Both have performed extremely well since the Japanese recovery begun, with Shin Nippon unsurprisingly doing best due to its greater small-cap focus. As a result of this, both now trade on a premium to net asset value, of 2.24% and 6.79% respectively as of the first week of March. Generally, you should avoid buying investment trusts at a premium to NAV, but in this case, the managers’ records suggest it may be worth considering.
Alternatively, the Atlantis Japan Growth Fund (LSE: AJG), managed by Ed Merner and Taeko Setaishi, is a solid choice in our opinion. It trades on a discount to NAV of 3.75% and has ongoing charges of 2.16%.
Turning to unit trusts and OEICs, the Baillie Gifford managers each run an open-ended fund with a similar mandate to their investment trusts: the Japan Fund and the Japanese Smaller Companies Fund. The new ‘clean’ share classes for these (ie, those that don’t pay trail commission) have ongoing charges of 0.66% and 0.61% respectively. There is significant overlap between the holdings of the investment trusts and the open-ended funds, but the historic performance of the investments trusts has been substantially better and we’d stick with those unless you have a strong reason to choose open-end funds.
If you do, a more interesting choice might be the Legg Mason Japan Equity Fund, managed by Hideo Shiozumi. This is another small-cap fund with a strong long-term record, although even more volatile than the funds we’ve already mentioned. Ongoing charges last year were 1.94%.

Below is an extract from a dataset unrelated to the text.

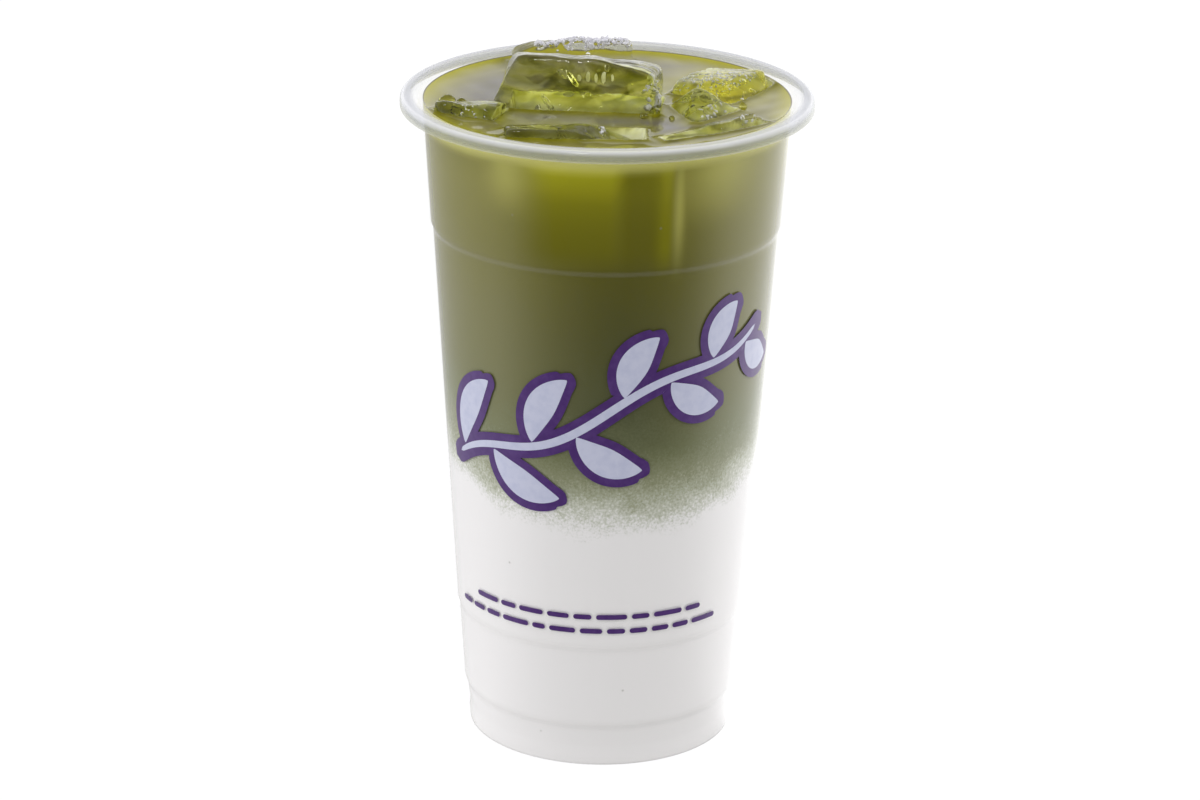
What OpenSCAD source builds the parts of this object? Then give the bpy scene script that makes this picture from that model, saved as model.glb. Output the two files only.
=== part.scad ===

For those who would rather invest in a low-cost tracker fund, there are number of choices. The Vanguard FTSE Japan ETF (LSE: VDJP) has ongoing charges of 0.19%, making it the cheapest at present for longer-term investments. The iShares MSCI Japan ETF (LSE: IJPN) has significantly higher costs (0.59%), but is more liquid and has a tighter bid/offer spread, so could be a better choice for short-term trading. iShares also offers large cap (LSE: CJPL) and small cap (LSE: ISJP) products, with ongoing charges of 0.48% and 0.59% respectively.
To hedge or not to hedge?
The spectacular gains in Japanese stocks last year were reduced for UK-based investors by the significant decline in the yen versus sterling. One of the biggest questions for investors is whether this is likely to be repeated. If it is, it might make sense to invest in a fund that hedges into sterling, which would mean that its returns should not be affected by how the yen performs.
Our view is that the very large drop in the yen that we saw in late 2012 and early 2013 is unlikely to be repeated. The decline came at a time when the currency was extremely overvalued and reflected a sudden awareness that Japanese policymakers were finally serious about taking whatever action was needed to end deflation. This reality should now be fully priced into the market.

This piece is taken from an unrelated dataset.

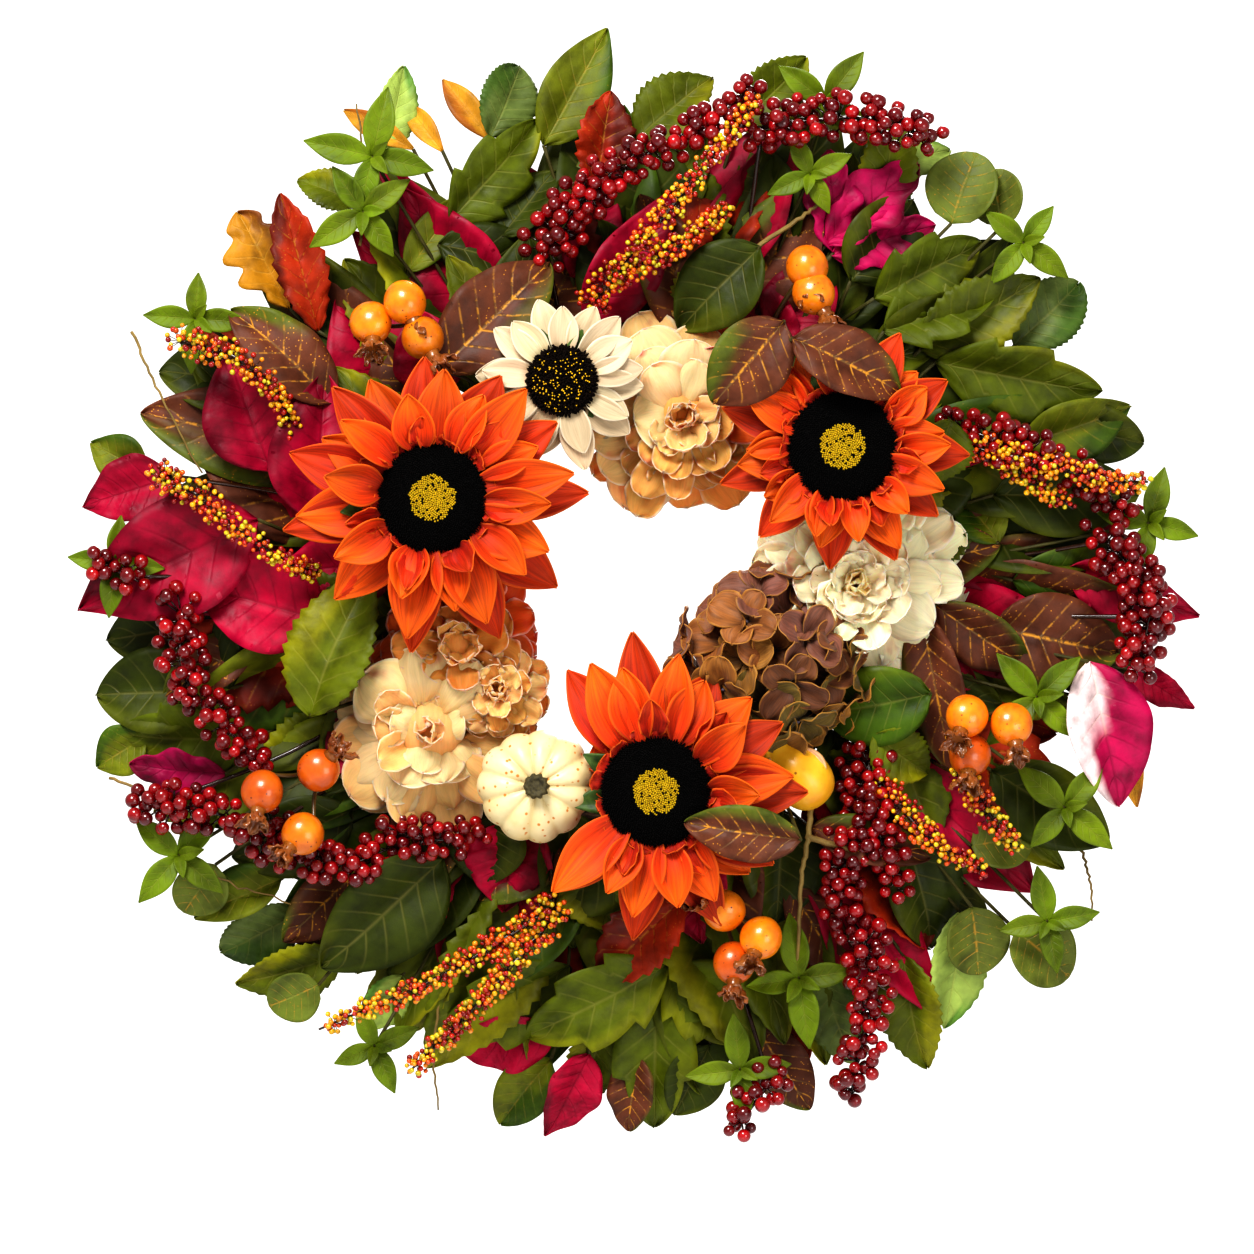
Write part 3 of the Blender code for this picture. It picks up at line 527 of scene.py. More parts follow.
# Leaves one by one: kind, hour and centimetres out at the root, the same at the tip, the width
# in centimetres and, where a leaf lies over or under what is near it, its depth in centimetres.
LEAVES = [
    # between ten and one o'clock
    ("lobed", 11.1, 22.5, 11.6, 25.8, 3.8), ("dark", 11.0, 21.7, 11.5, 18.3, 3.4),
    ("dark", 11.3, 20.6, 11.6, 23.4, 3.0), ("grey", 11.4, 26.0, 11.6, 29.2, 3.4),
    ("olive", 11.6, 24.8, 11.9, 30.4, 3.6), ("olive", 10.8, 21.4, 11.2, 23.6, 2.2),
    ("pale", 11.0, 27.6, 11.2, 31.0, 2.4), ("green", 10.8, 26.0, 10.7, 29.2, 2.4),
    ("gold", 11.4, 25.8, 11.3, 29.8, 1.5), ("gold", 11.2, 26.2, 11.15, 29.4, 1.2),
    ("gold", 11.1, 27.0, 10.95, 30.8, 1.3), ("mustard", 10.3, 24.4, 10.45, 29.8, 4.2),
    ("rust", 10.3, 22.4, 10.6, 28.8, 2.8), ("brown", 10.05, 19.4, 10.2, 26.6, 3.8, 6.2),
    ("brown", 10.6, 16.0, 11.5, 18.4, 4.6, 8.4), ("rust", 11.8, 22.0, 11.9, 27.0, 3.2),
    ("green", 0.0, 24.6, 0.25, 28.6, 3.6), ("green", 0.4, 25.8, 0.6, 30.4, 3.4),
    ("dark", 0.8, 20.6, 0.45, 24.6, 4.0), ("dark", 0.65, 19.7, 0.3, 14.6, 4.4, 7.4),
    ("rust", 0.05, 18.2, 0.4, 21.6, 3.0), ("wine", 11.6, 17.4, 11.9, 21.4, 3.6, 4.6),
    # between nine and ten
    ("wine", 9.6, 21.0, 10.0, 25.8, 5.2, 5.4), ("wine", 9.4, 17.8, 10.15, 20.6, 5.6, 6.6),
    ("wine", 9.35, 21.0, 8.95, 30.4, 6.4, 5.6), ("wine", 9.45, 26.0, 9.3, 30.6, 3.6, 4.4),
    ("wine", 8.8, 17.0, 9.05, 24.0, 5.6, 6.0), ("olive", 9.45, 27.6, 9.5, 30.8, 2.6),
    ("dark", 9.8, 20.0, 9.9, 26.4, 4.2, 3.0),
    # between eight and nine
    ("dark", 8.55, 22.8, 9.0, 24.8, 3.8), ("green", 8.3, 19.0, 9.15, 15.4, 5.0, 7.8),
    ("dark", 8.55, 23.6, 8.65, 30.0, 4.8), ("lobed", 8.3, 22.6, 8.45, 29.4, 4.6),
    ("olive", 8.45, 28.0, 8.4, 31.0, 2.8), ("magenta", 8.2, 24.6, 8.35, 29.2, 3.0),
    ("brown", 8.75, 21.0, 8.6, 26.6, 3.0),
    # between six and eight
    ("grey", 7.55, 25.2, 7.6, 30.2, 3.4), ("green", 7.3, 25.6, 7.5, 30.6, 3.2),
    ("dark", 7.2, 18.0, 7.3, 26.6, 5.4), ("brown", 7.5, 21.0, 7.5, 27.0, 3.2),
    ("lobed", 6.35, 20.8, 6.75, 26.8, 4.4), ("pale", 7.05, 24.6, 7.05, 28.0, 2.6),
    ("dark", 7.75, 19.6, 7.85, 26.4, 4.4), ("olive", 7.7, 25.0, 7.8, 29.8, 3.0),
    ("wine", 6.2, 25.4, 6.3, 30.2, 3.0), ("wine", 6.35, 24.4, 6.75, 27.4, 3.4),
    # round six
    ("lobed", 5.85, 20.4, 6.45, 25.4, 4.4), ("lobed", 5.9, 20.4, 5.95, 29.4, 4.6),
    ("lobed", 5.85, 20.4, 5.55, 25.2, 4.4), ("green", 6.15, 23.6, 6.2, 28.2, 3.0),
    ("olive", 6.35, 26.0, 6.5, 30.2, 3.0), ("brown", 6.0, 25.4, 6.05, 29.4, 2.6),
    ("dark", 5.7, 25.0, 5.85, 28.6, 3.2), ("rust", 5.7, 16.8, 6.2, 21.0, 3.8, 6.0),
    ("dark", 8.9, 13.0, 8.7, 19.0, 5.0, 4.4), ("wine", 8.5, 13.0, 8.9, 18.4, 4.6, 4.0),
    ("dark", 4.2, 13.0, 4.5, 18.6, 5.0, 4.2), ("green", 4.5, 13.2, 4.3, 19.0, 4.6, 4.0),
    ("dark", 6.6, 12.6, 6.3, 19.4, 5.0, 4.2), ("wine", 6.9, 13.6, 6.7, 20.0, 4.6, 4.4),
    ("brown", 6.2, 13.0, 6.1, 19.0, 4.4, 4.4),
    ("brown", 5.5, 24.4, 5.4, 29.6, 3.2),
    # between three and five
    ("pale", 4.5, 24.8, 4.8, 29.4, 3.4), ("green", 4.8, 24.6, 5.0, 30.2, 3.6),
    ("grey", 5.15, 22.4, 5.2, 28.0, 3.4), ("variegated", 3.3, 24.8, 3.78, 28.9, 4.8, 5.6),
    ("wine", 3.3, 27.0, 3.4, 30.8, 1.8), ("gold", 3.45, 27.6, 3.8, 29.4, 1.4),
    ("brown", 3.15, 15.4, 4.0, 19.4, 3.2, 6.2), ("brown", 3.1, 16.2, 3.4, 21.4, 3.2),
    ("olive", 2.75, 19.8, 2.45, 18.4, 2.8), ("brown", 3.2, 19.4, 3.25, 26.4, 5.0),
    ("round", 3.65, 16.8, 4.15, 12.4, 4.4, 7.4), ("green", 4.05, 15.0, 4.1, 18.6, 3.2, 6.8),
    ("brown", 4.9, 16.0, 5.6, 13.0, 3.0, 12.7), ("brown", 4.8, 15.9, 4.4, 21.4, 2.6, 7.0),
    ("dark", 4.4, 19.6, 4.65, 25.4, 4.6), ("dark", 3.9, 21.6, 3.95, 28.8, 4.4),
    ("wine", 2.9, 23.4, 3.1, 30.2, 3.4), ("round", 2.95, 20.4, 2.95, 26.0, 3.4),
    ("dark", 2.9, 21.0, 3.0, 27.6, 5.0, 3.0), ("dark", 3.2, 22.0, 3.35, 28.0, 5.0, 2.8),
    ("green", 8.15, 22.0, 8.2, 29.0, 4.6, 3.2), ("dark", 8.9, 21.0, 8.8, 29.0, 5.0, 2.8),
    ("green", 7.0, 20.4, 6.95, 27.0, 4.8, 3.2), ("dark", 10.0, 22.0, 9.85, 28.6, 4.8, 2.8),
    ("brown", 5.1, 18.0, 5.05, 24.6, 2.8), ("dark", 5.05, 19.0, 5.35, 26.0, 4.0, 3.6),
    # between one and three
    ("lobed", 1.3, 20.4, 1.5, 26.4, 4.0), ("lobed", 1.45, 19.4, 1.65, 25.2, 4.2),
    ("green", 1.65, 20.2, 1.75, 27.4, 4.2), ("lobed", 1.75, 20.4, 2.25, 27.0, 4.2),
    ("grey", 1.9, 24.4, 1.85, 29.4, 3.6), ("dark", 2.2, 24.2, 2.5, 28.4, 3.4),
    ("dark", 1.15, 20.4, 1.2, 26.0, 4.6), ("pale", 1.0, 26.0, 1.15, 29.8, 2.4),
    ("green", 1.1, 24.0, 0.95, 29.6, 3.2), ("brown", 1.05, 15.8, 1.75, 18.2, 3.6, 12.6),
    ("brown", 0.95, 16.4, 0.75, 10.8, 4.2, 12.1), ("green", 2.05, 19.2, 2.35, 16.8, 3.4, 8.4),
    ("dark", 2.5, 20.0, 2.65, 27.6, 4.4), ("olive", 2.3, 22.4, 2.35, 28.6, 3.6),
    ("wine", 0.95, 15.4, 1.0, 20.6, 4.0, 4.8), ("magenta", 0.95, 21.4, 1.1, 27.6, 3.8, 5.2),
    ("magenta", 1.0, 21.0, 1.3, 25.4, 3.4, 5.0), ("magenta", 1.0, 21.2, 0.8, 26.0, 3.2, 5.0),
]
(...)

However, if you would prefer to hedge, there are a number of funds that enable you to do so. We would favour looking for one that has a hedged share class that is consistly hedged into sterling, rather than one where the manager has the discretion to hedge when they want; there’s little reason to expect an equity fund manager to be good at forecasting currency movements, so delegating the decision to them makes no sense. Many popular Japan funds offer hedged share classes, including the Legg Mason Japan Equity Fund. Investors in passive funds have a handful of choices including the iShares MSCI Japan GBP Hedged ETF (LSE: IJPH), which has ongoing charges of 0.64%.